⟨

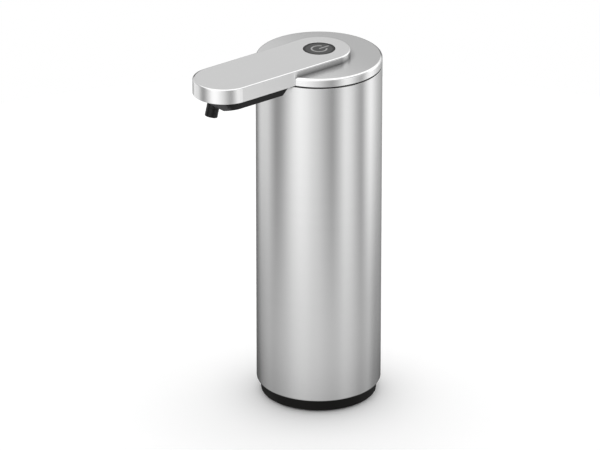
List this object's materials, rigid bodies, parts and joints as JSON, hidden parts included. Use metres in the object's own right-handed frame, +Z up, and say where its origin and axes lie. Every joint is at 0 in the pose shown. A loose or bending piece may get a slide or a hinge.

⟩
⟨

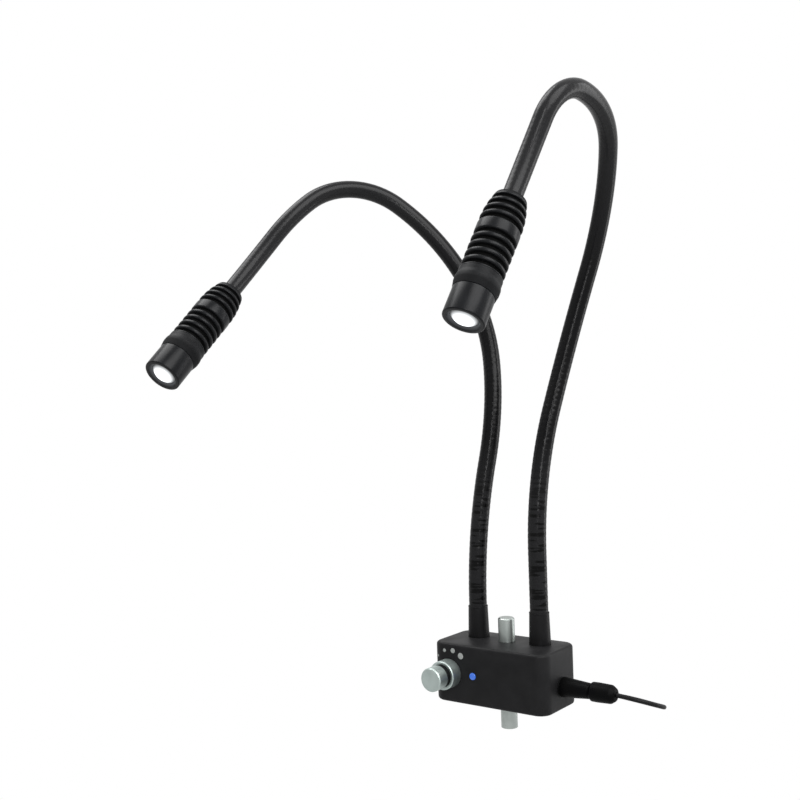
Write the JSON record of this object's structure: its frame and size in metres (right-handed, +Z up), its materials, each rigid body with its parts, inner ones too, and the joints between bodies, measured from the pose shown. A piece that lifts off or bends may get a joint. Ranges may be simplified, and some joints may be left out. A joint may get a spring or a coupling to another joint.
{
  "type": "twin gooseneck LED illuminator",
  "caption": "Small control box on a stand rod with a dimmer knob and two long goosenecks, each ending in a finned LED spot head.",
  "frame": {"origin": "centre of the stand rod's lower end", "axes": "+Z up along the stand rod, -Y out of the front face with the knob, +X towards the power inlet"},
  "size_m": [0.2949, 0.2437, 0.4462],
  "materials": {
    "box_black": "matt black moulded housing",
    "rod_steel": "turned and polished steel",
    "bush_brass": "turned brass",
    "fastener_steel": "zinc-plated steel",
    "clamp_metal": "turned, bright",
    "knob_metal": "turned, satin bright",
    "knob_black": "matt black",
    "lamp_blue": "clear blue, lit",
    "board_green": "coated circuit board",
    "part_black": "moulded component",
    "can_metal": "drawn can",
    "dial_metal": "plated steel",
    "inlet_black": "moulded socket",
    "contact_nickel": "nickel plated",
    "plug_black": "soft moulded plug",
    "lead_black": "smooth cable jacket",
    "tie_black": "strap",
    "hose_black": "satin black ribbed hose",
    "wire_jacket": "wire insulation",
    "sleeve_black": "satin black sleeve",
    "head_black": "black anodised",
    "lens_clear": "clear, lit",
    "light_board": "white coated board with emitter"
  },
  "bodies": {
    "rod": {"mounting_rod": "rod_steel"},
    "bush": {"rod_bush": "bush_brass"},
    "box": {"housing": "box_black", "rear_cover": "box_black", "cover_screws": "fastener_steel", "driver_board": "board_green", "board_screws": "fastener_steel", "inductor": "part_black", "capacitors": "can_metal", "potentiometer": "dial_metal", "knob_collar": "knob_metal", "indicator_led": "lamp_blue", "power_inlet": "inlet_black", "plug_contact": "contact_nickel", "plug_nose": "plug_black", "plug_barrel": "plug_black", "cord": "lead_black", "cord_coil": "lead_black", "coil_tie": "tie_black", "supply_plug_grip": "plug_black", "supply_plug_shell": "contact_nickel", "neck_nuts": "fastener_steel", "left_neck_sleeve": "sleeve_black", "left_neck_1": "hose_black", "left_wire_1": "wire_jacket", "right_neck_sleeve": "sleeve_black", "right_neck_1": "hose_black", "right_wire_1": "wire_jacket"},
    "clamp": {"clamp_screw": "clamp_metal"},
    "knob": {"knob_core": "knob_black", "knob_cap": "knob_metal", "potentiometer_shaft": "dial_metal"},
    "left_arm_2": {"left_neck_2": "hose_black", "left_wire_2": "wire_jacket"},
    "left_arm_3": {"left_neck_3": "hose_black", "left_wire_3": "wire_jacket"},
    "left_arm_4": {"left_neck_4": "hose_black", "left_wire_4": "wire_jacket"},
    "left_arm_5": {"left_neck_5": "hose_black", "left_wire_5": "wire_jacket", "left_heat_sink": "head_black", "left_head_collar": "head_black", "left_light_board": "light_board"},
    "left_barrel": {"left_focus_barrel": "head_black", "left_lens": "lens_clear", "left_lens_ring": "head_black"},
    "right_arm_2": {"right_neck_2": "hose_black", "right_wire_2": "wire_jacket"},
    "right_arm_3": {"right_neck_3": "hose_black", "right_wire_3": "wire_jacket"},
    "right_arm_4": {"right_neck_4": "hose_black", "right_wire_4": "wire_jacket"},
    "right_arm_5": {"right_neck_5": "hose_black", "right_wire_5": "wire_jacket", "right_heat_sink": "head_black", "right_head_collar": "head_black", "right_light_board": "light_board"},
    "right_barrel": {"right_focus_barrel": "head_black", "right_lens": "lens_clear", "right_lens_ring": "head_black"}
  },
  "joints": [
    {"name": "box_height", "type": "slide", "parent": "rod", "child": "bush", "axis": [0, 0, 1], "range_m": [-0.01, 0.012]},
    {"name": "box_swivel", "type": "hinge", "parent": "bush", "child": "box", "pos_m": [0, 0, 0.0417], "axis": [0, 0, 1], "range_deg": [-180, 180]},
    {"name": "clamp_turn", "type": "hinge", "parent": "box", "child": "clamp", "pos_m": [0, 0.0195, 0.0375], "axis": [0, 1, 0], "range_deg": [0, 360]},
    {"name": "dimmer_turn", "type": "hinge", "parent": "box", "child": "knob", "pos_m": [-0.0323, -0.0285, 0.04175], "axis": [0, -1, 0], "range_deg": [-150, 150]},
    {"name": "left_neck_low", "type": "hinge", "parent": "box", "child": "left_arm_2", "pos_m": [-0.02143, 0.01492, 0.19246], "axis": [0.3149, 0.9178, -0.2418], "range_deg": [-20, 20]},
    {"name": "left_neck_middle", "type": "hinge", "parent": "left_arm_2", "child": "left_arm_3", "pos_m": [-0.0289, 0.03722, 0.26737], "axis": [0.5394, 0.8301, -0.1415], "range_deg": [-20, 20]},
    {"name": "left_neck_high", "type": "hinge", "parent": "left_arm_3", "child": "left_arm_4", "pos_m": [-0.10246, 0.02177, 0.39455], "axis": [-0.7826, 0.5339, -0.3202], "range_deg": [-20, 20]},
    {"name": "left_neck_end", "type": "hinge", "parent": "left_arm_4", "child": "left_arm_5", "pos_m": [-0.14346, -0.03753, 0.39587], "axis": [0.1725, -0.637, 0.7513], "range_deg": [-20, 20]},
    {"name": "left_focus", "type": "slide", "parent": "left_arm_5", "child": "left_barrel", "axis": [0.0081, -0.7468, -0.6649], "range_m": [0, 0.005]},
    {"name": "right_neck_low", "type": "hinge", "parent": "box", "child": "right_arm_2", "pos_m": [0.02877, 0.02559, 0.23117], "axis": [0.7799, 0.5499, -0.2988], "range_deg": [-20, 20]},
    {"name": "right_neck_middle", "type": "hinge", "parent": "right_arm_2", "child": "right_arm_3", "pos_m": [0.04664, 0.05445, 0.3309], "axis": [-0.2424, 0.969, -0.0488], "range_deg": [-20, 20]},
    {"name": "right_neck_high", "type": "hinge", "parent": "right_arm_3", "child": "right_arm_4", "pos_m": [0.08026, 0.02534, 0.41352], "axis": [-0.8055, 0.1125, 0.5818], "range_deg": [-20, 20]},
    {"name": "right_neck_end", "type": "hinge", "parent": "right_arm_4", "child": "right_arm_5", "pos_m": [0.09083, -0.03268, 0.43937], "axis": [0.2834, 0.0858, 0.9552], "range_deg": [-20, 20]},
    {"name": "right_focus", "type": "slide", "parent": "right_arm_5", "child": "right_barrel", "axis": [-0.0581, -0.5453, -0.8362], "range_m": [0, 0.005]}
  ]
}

⟩

§ **Set problem**:
Pull out all lines from the entries above that include the word "each".

§ **Task result**:
Write the JSON record of this object's structure: its frame and size in metres (right-handed, +Z up), its materials, each rigid body with its parts, inner ones too, and the joints between bodies, measured from the pose shown. A piece that lifts off or bends may get a joint. Ranges may be simplified, and some joints may be left out. A joint may get a spring or a coupling to another joint.
  "caption": "Small control box on a stand rod with a dimmer knob and two long goosenecks, each ending in a finned LED spot head.",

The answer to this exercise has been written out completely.